Wall Street Journal: “How Group Decisions End Up Wrong-Footed”

A 4/25/09 Wall Street Journal article has insights into getting good decisions from groups. It resonates with the goals of the Best Practices Committee.

How Group Decisions End Up Wrong-Footed

For committees and other boards to work well, they must be made up of people with differing perspectives and experience who are unafraid to speak their minds, says Richard Larrick, a psychologist at Duke University’s Fuqua School of Business. They must also select and process information effectively and seek to learn systematically from their mistakes.

All too often, however, committees don’t work well at all — resulting in a relentlessly short-term outlook, an inability to stick to strategic plans, a slap-dash pursuit of the latest fad and a tendency to blame mistakes on somebody else…

Committees considering an important decision should break into a “pro” and “con” group, each developing the best arguments supporting its side…

With respect to local urban planning, developments that have been plagued with problems need to be analyzed so the Planning Board and Conservation Commission can make more informed decisions going forward. Good candidates for study include Meadowbrook Apartments, homes on Winslow, Nutting and Elm Streets, and the stormwater management systems at Northampton High School, Carlon Drive, and Bridge Street School. Violations of existing wetlands protection agreements are rampant, according to Land Use and Conservation Planner Bruce Young. Before signing off on more aggressive developments and complex convenants, it’s time for city boards to step back and understand what’s causing these unsatisfactory situations.

Greater awareness of past experience might also help balance the temptation to embrace the latest fads, such as infill and Smart Growth. These concepts have their merits, but there have been some troubled applications. Here we can tap hard-won knowledge from other cities to avoid repeating their mistakes.

See also:

Valley Advocate: “A Fork in the Road” (4/9/09)
“Stifling dissent doesn’t build community. Trust in our city government seems to be steadily eroding,” [candidate for mayor Michael Bardsley] said. “I remember a time when people in Northampton were skeptical of the feds and what was going on in Washington, but they felt confident in their local government. I’m not sure that’s how it is now.”
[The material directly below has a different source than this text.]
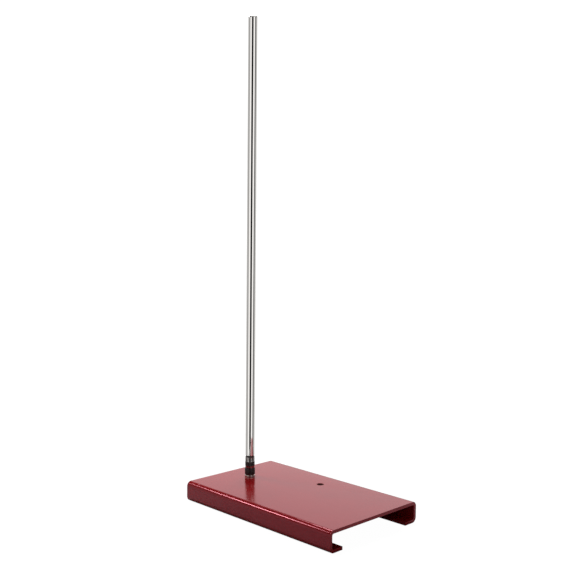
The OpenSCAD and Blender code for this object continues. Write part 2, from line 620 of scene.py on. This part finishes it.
# stretches of the studio's wall that are darker: low and high bearing, softness, and how much darker
DIM_PANELS = [
    (-22, 20, 4, 0.995),
    (57, 86, 5, 0.9),
    (86, 125, 8, 0.52),
    (-112, -60, 10, 0.62),
    (-150, -112, 10, 0.3),
]
FLOOR_RADIUS = 0.17
FLOOR_GREY = 0.28
# how much of the floor's light is its own glow, as the camera sees it, and where the glow starts, as shares
# of the base's half length and half width
FLOOR_GLOW = 0.88
GLOW_ALONG = (0.35, 0.55)
GLOW_ACROSS = (0.65, 0.75)
SEEN_WHITE = 1.12
WALL_TOP = (0.26, 0.36)
# one stretch of the wall, on the camera's side and to its right, is taller
TALL_WALL_FROM = (24, 32)
TALL_WALL_TO = (56, 64)
TALL_WALL_RISE = 0.12
BACKDROP_FROM = (90, 125)
BACKDROP_TOP = (0.42, 0.58)
# a dark gap low down, straight behind the stand
GAP_FROM = (160, 168)
GAP_TOP = (0.02, 0.14)
GAP_DEPTH = 0.97
# a lit banner high up on the camera's side
BANNER_FROM = (-70, -50)
BANNER_TO = (60, 80)
BANNER_LOW = (0.4, 0.46)
BANNER_TOP = (0.68, 0.8)
BANNER_LIGHT = 0.65
CEILING = 0.06
SOFTBOX_AIM = Vector((0, 0, 0.1))


def make_camera():
    """The camera looks along its own right and up axes, from a distance, with a slight roll."""
    sin_a, cos_a = math.sin(CAMERA_AZIMUTH), math.cos(CAMERA_AZIMUTH)
    level = math.cos(CAMERA_ELEVATION)
    back = Vector((sin_a * level, -cos_a * level, math.sin(CAMERA_ELEVATION)))
    right = Vector((cos_a, sin_a, 0))
    up = back.cross(right)
    data = bpy.data.cameras.new("camera")
    data.lens = CAMERA_LENS
    data.sensor_width = 36.0
    data.clip_start = 0.01
    data.clip_end = 100
    camera = bpy.data.objects.new("camera", data)
    bpy.context.scene.collection.objects.link(camera)
    camera.location = right * AIM_RIGHT + up * AIM_UP + back * CAMERA_DISTANCE
    turned_right = right * math.cos(CAMERA_ROLL) + up * math.sin(CAMERA_ROLL)
    turned_up = up * math.cos(CAMERA_ROLL) - right * math.sin(CAMERA_ROLL)
    camera.rotation_mode = "QUATERNION"
    camera.rotation_quaternion = Matrix((turned_right, turned_up, back)).transposed().to_quaternion()
    bpy.context.scene.camera = camera


class Sum:
    """Small arithmetic on node outputs and numbers, for the studio's walls and floor."""

    def __init__(self, tree):
        self.tree = tree

    def do(self, operation, *values):
        node = self.tree.nodes.new("ShaderNodeMath")
        node.operation = operation
        for socket, value in zip(node.inputs, values):
            if isinstance(value, (int, float)):
                socket.default_value = value
            else:
                self.tree.links.new(value, socket)
        return node.outputs[0]

    def times(self, first, *others):
        """The product of its values."""
        for value in others:
            first = self.do("MULTIPLY", first, value)
        return first

    def less(self, value):
        """What is left of 1."""
        return self.do("SUBTRACT", 1.0, value)

    def step(self, value, low, high):
        """0 below low, 1 above high, smooth between."""
        node = self.tree.nodes.new("ShaderNodeMapRange")
        node.interpolation_type = "SMOOTHSTEP"
        node.inputs["From Min"].default_value = low
        node.inputs["From Max"].default_value = high
        self.tree.links.new(value, node.inputs["Value"])
        return node.outputs["Result"]

    def band(self, value, rise, fall):
        """1 between the two changes and 0 outside them."""
        return self.times(self.step(value, *rise), self.less(self.step(value, *fall)))

    def bearing(self, x, y):
        """The bearing of a direction in degrees."""
        facing = math.atan2(-math.cos(CAMERA_AZIMUTH), math.sin(CAMERA_AZIMUTH))
        turn = self.do("SUBTRACT", self.do("ARCTAN2", y, x), facing)
        return self.times(self.do("WRAP", turn, math.pi, -math.pi), 180 / math.pi)

    def panels(self, side):
        """The brightness round the studio: white, less the darker stretches."""
        light = 1.0
        for low, high, soft, amount in DIM_PANELS:
            dim = self.band(side, (low - soft, low + soft), (high - soft, high + soft))
            light = self.times(light, self.less(self.times(dim, amount)))
        return light


def mixed(tree, factor, first, second, out):
    """Sends a mix of two shaders to an output."""
    mix = tree.nodes.new("ShaderNodeMixShader")
    tree.links.new(factor, mix.inputs[0])
    tree.links.new(first, mix.inputs[1])
    tree.links.new(second, mix.inputs[2])
    tree.links.new(mix.outputs[0], out)


def make_floor():
    """A plain grey table top, which glows white as the camera sees it, so that shadows on it are faint.

    It doesn't glow under the middle of the base, where the glow would show through the spare hole.
    """
    mesh = bmesh.new()
    bmesh.ops.create_circle(mesh, cap_ends=True, segments=128, radius=FLOOR_RADIUS)
    material = bpy.data.materials.new("white_floor")
    material.use_nodes = True
    tree = material.node_tree
    tree.nodes.clear()
    out = tree.nodes.new("ShaderNodeOutputMaterial")
    paper = tree.nodes.new("ShaderNodeBsdfDiffuse")
    paper.inputs["Color"].default_value = (FLOOR_GREY, FLOOR_GREY, FLOOR_GREY, 1)
    glow = tree.nodes.new("ShaderNodeEmission")
    glow.inputs["Strength"].default_value = SEEN_WHITE
    seen = tree.nodes.new("ShaderNodeLightPath")
    where = tree.nodes.new("ShaderNodeTexCoord")
    parts = tree.nodes.new("ShaderNodeSeparateXYZ")
    tree.links.new(where.outputs["Object"], parts.inputs[0])
    maths = Sum(tree)
    from_middle = [maths.do("ABSOLUTE", parts.outputs[axis]) for axis in ("X", "Y")]
    along = maths.step(from_middle[0], *(HALF_LENGTH * share for share in GLOW_ALONG))
    across = maths.step(from_middle[1], *(HALF_WIDTH * share for share in GLOW_ACROSS))
    share = maths.times(seen.outputs["Is Camera Ray"], FLOOR_GLOW, maths.do("MAXIMUM", along, across))
    mixed(tree, share, paper.outputs[0], glow.outputs[0], out.inputs["Surface"])
    floor = to_object("floor", mesh, [material])
    floor.location.z = -0.1 * MM


def make_studio():
    """What the object mirrors: panels, a higher backdrop behind it, a banner and a dim ceiling.

    The camera itself sees plain white instead.
    """
    world = bpy.data.worlds.new("studio")
    bpy.context.scene.world = world
    world.use_nodes = True
    tree = world.node_tree
    tree.nodes.clear()
    out = tree.nodes.new("ShaderNodeOutputWorld")
    where = tree.nodes.new("ShaderNodeTexCoord")
    parts = tree.nodes.new("ShaderNodeSeparateXYZ")
    tree.links.new(where.outputs["Generated"], parts.inputs[0])
    maths = Sum(tree)
    side = maths.bearing(parts.outputs["X"], parts.outputs["Y"])
    height = parts.outputs["Z"]
    away = maths.do("ABSOLUTE", side)
    tall_wall = maths.band(side, TALL_WALL_FROM, TALL_WALL_TO)
    past_rise = maths.do("SUBTRACT", height, maths.times(tall_wall, TALL_WALL_RISE))
    walls = maths.less(maths.step(past_rise, *WALL_TOP))
    backdrop = maths.times(maths.step(away, *BACKDROP_FROM), maths.less(maths.step(height, *BACKDROP_TOP)))
    light = maths.times(maths.do("MAXIMUM", walls, backdrop), maths.panels(side))
    banner = maths.times(
        maths.band(side, BANNER_FROM, BANNER_TO), maths.band(height, BANNER_LOW, BANNER_TOP), BANNER_LIGHT
    )
    light = maths.do("MAXIMUM", light, banner)
    light = maths.do("MAXIMUM", light, maths.times(maths.step(height, *WALL_TOP), CEILING))
    gap = maths.times(maths.step(away, *GAP_FROM), maths.less(maths.step(height, *GAP_TOP)), GAP_DEPTH)
    light = maths.times(light, maths.less(gap))
    room = tree.nodes.new("ShaderNodeBackground")
    tree.links.new(light, room.inputs["Strength"])
    plain = tree.nodes.new("ShaderNodeBackground")
    plain.inputs["Strength"].default_value = SEEN_WHITE
    for background in (room, plain):
        background.inputs["Color"].default_value = (1, 1, 1, 1)
    seen = tree.nodes.new("ShaderNodeLightPath")
    mixed(tree, seen.outputs["Is Camera Ray"], room.outputs[0], plain.outputs[0], out.inputs["Surface"])


def add_softbox(name, azimuth, elevation, distance, size, power, mirrored=True):
    """A softbox aimed at the stand, from an azimuth and elevation in degrees, mirrored in it or not."""
    data = bpy.data.lights.new(name, "AREA")
    data.shape = "RECTANGLE"
    data.size, data.size_y = size
    data.energy = power
    lamp = bpy.data.objects.new(name, data)
    bpy.context.scene.collection.objects.link(lamp)
    a, e = math.radians(azimuth), math.radians(elevation)
    away = Vector((math.sin(a) * math.cos(e), -math.cos(a) * math.cos(e), math.sin(e)))
    lamp.location = SOFTBOX_AIM + away * distance
    lamp.rotation_mode = "QUATERNION"
    lamp.rotation_quaternion = away.to_track_quat("Z", "Y")
    lamp.visible_camera = False
    lamp.visible_glossy = mirrored


# ---------------------------------------------------------------- the scene
make_camera()
make_floor()
make_studio()
add_softbox("key_softbox", -60, 36, 2.4, (0.5, 0.26), 5.5)
add_softbox("side_softbox", -80, 22, 0.42, (0.12, 0.12), 1.0, mirrored=False)
add_softbox("back_softbox", 228, 60, 2.0, (1.0, 1.0), 41)

red = make_enamel()
plate = make_chrome()
# painted shade for the rod's groove and knurls
painted_shade_material = make_painted_groove_shade()
dim_plate = make_dark_dull_plate()
zinc = make_zinc("bright_zinc", (0.42, 0.42, 0.4), (0.62, 0.61, 0.57), 0.24)
hardened = make_zinc("hardened_steel", (0.16, 0.16, 0.165), (0.3, 0.3, 0.3), 0.34)
# the tapped holes' thread: dark reddish steel, its darkness painted shade inside the holes
tapped = make_zinc("shaded_tapped_steel", (0.13, 0.04, 0.036), (0.26, 0.1, 0.09), 0.42)
black = make_rubber()

make_base(red)
make_hole_thread("spare_hole_thread", SPARE_X, SPARE_Y, tapped)
make_hole_thread("rod_hole_thread", AXIS_X, AXIS_Y, tapped)
make_rod(plate, painted_shade_material, dim_plate)
make_ring("shoulder_ring", "foot_ring", "base", zinc, WASHER_BORE, RING_EDGE)
make_ring(
    "rubber_sleeve", "grip_sleeve", "sleeve", black, SLEEVE_BORE, SLEEVE_EDGE, SLEEVE_BULGE
)
make_ring("flat_washer", "plain_washer", "washers", zinc, WASHER_BORE, RING_EDGE)
make_spring_washer(hardened)
make_nut(zinc)

view_settings = bpy.context.scene.view_settings
view_settings.view_transform = "Standard"
view_settings.look = "None"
The solution, he says is that “the city needs a different set of leadership skills.” He cites a growing sense of disenfranchisement both from the public and from inside city hall itself: “I’m concerned that our local government and our decision-making process has been cutting corners. There seems to be an agreement of a majority of the Council to not exercise the role of the Council in checks and balances. I think the role of the Council—and this is key to democracy—is to ask the hard questions, push things, challenge things, and there’s a lot of people who think that doesn’t happen any more.”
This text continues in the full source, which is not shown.